Your goal:
Repeat the entire listing exactly as written.

Data section:
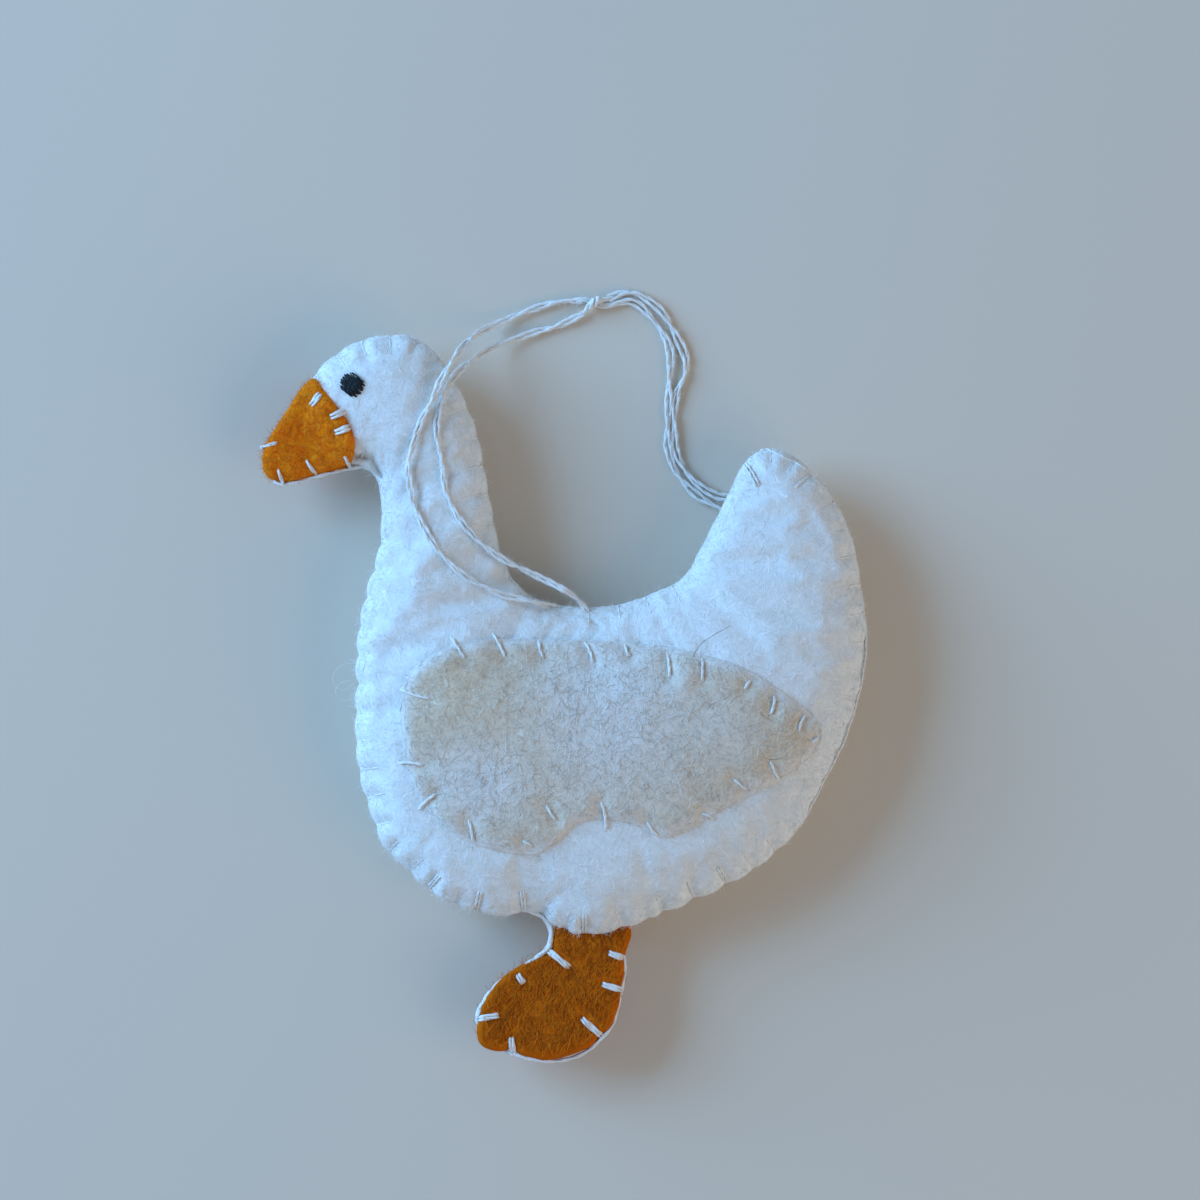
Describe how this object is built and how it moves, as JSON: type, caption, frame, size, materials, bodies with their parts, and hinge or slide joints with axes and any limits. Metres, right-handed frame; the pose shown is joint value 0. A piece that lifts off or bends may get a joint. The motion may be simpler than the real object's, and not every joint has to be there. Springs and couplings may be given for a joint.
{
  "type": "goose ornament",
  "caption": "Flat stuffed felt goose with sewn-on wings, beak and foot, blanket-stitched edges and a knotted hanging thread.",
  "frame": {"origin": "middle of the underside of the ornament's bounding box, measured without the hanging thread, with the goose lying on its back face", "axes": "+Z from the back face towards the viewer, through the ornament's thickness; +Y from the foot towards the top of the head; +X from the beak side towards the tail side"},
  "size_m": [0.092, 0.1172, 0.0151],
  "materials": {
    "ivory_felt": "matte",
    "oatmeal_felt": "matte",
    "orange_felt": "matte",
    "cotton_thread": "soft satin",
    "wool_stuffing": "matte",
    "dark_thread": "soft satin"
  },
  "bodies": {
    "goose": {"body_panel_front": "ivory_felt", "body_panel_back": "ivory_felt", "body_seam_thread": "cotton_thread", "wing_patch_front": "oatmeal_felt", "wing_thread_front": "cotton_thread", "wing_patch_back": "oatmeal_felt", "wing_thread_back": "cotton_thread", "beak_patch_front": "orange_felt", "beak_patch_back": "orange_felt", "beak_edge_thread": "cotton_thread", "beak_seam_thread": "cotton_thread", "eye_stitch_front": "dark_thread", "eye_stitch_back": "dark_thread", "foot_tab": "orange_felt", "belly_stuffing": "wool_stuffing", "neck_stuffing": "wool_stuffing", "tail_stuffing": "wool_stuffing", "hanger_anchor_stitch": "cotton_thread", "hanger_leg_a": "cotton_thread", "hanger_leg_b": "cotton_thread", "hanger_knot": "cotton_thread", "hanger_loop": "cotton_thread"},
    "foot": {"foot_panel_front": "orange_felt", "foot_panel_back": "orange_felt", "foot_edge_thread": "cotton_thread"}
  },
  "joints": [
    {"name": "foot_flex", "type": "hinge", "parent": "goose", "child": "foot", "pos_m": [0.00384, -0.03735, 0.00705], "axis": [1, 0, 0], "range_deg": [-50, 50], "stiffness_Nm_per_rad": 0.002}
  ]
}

Task response:
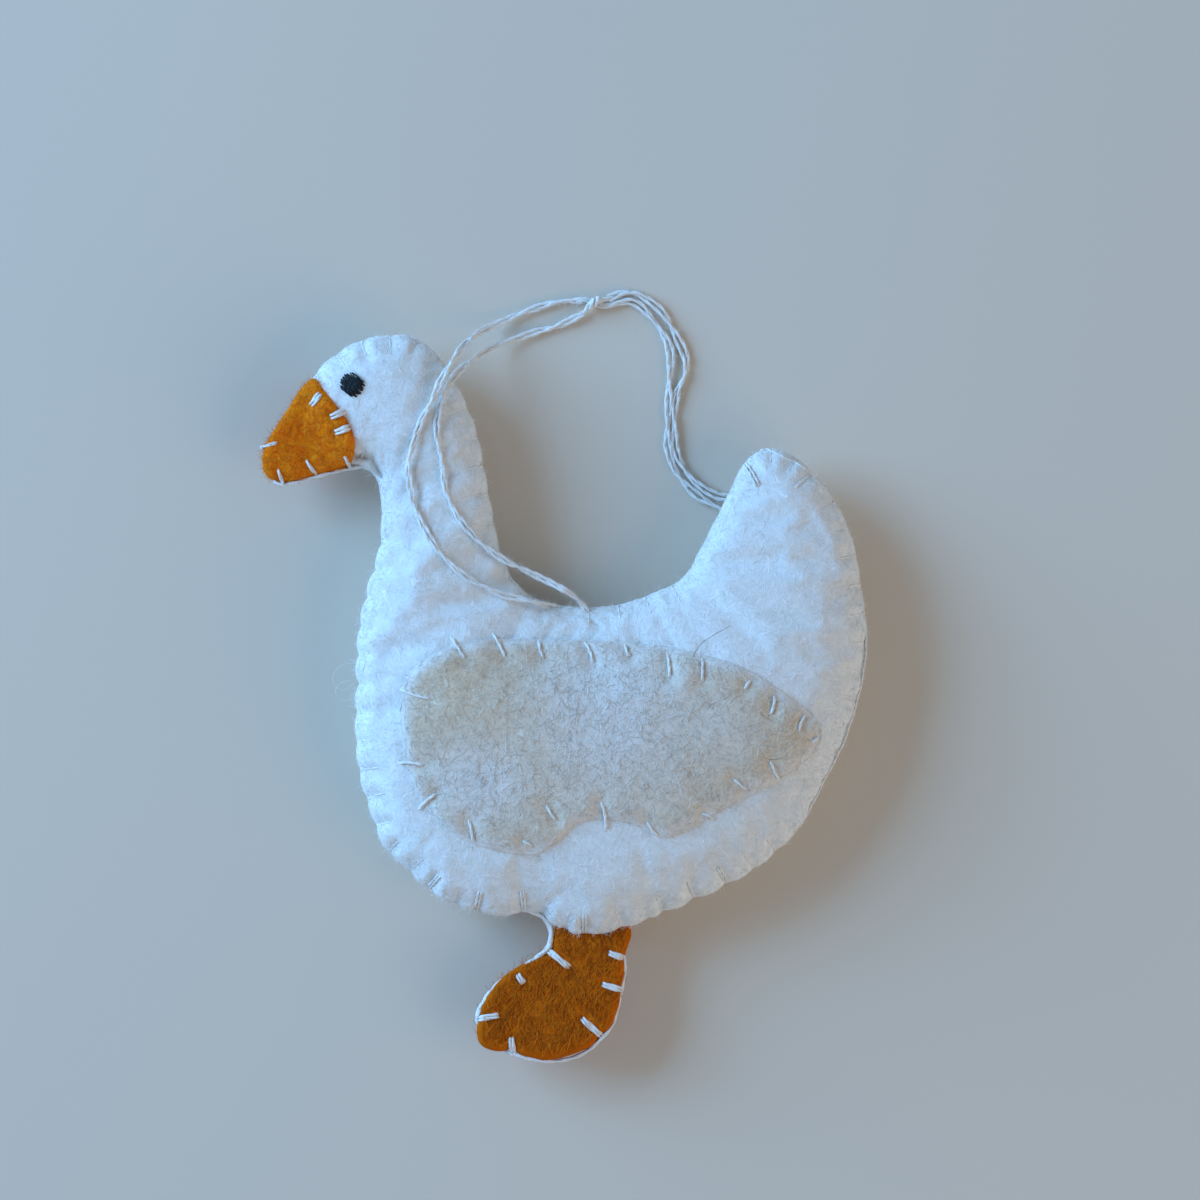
Describe how this object is built and how it moves, as JSON: type, caption, frame, size, materials, bodies with their parts, and hinge or slide joints with axes and any limits. Metres, right-handed frame; the pose shown is joint value 0. A piece that lifts off or bends may get a joint. The motion may be simpler than the real object's, and not every joint has to be there. Springs and couplings may be given for a joint.
{
  "type": "goose ornament",
  "caption": "Flat stuffed felt goose with sewn-on wings, beak and foot, blanket-stitched edges and a knotted hanging thread.",
  "frame": {"origin": "middle of the underside of the ornament's bounding box, measured without the hanging thread, with the goose lying on its back face", "axes": "+Z from the back face towards the viewer, through the ornament's thickness; +Y from the foot towards the top of the head; +X from the beak side towards the tail side"},
  "size_m": [0.092, 0.1172, 0.0151],
  "materials": {
    "ivory_felt": "matte",
    "oatmeal_felt": "matte",
    "orange_felt": "matte",
    "cotton_thread": "soft satin",
    "wool_stuffing": "matte",
    "dark_thread": "soft satin"
  },
  "bodies": {
    "goose": {"body_panel_front": "ivory_felt", "body_panel_back": "ivory_felt", "body_seam_thread": "cotton_thread", "wing_patch_front": "oatmeal_felt", "wing_thread_front": "cotton_thread", "wing_patch_back": "oatmeal_felt", "wing_thread_back": "cotton_thread", "beak_patch_front": "orange_felt", "beak_patch_back": "orange_felt", "beak_edge_thread": "cotton_thread", "beak_seam_thread": "cotton_thread", "eye_stitch_front": "dark_thread", "eye_stitch_back": "dark_thread", "foot_tab": "orange_felt", "belly_stuffing": "wool_stuffing", "neck_stuffing": "wool_stuffing", "tail_stuffing": "wool_stuffing", "hanger_anchor_stitch": "cotton_thread", "hanger_leg_a": "cotton_thread", "hanger_leg_b": "cotton_thread", "hanger_knot": "cotton_thread", "hanger_loop": "cotton_thread"},
    "foot": {"foot_panel_front": "orange_felt", "foot_panel_back": "orange_felt", "foot_edge_thread": "cotton_thread"}
  },
  "joints": [
    {"name": "foot_flex", "type": "hinge", "parent": "goose", "child": "foot", "pos_m": [0.00384, -0.03735, 0.00705], "axis": [1, 0, 0], "range_deg": [-50, 50], "stiffness_Nm_per_rad": 0.002}
  ]
}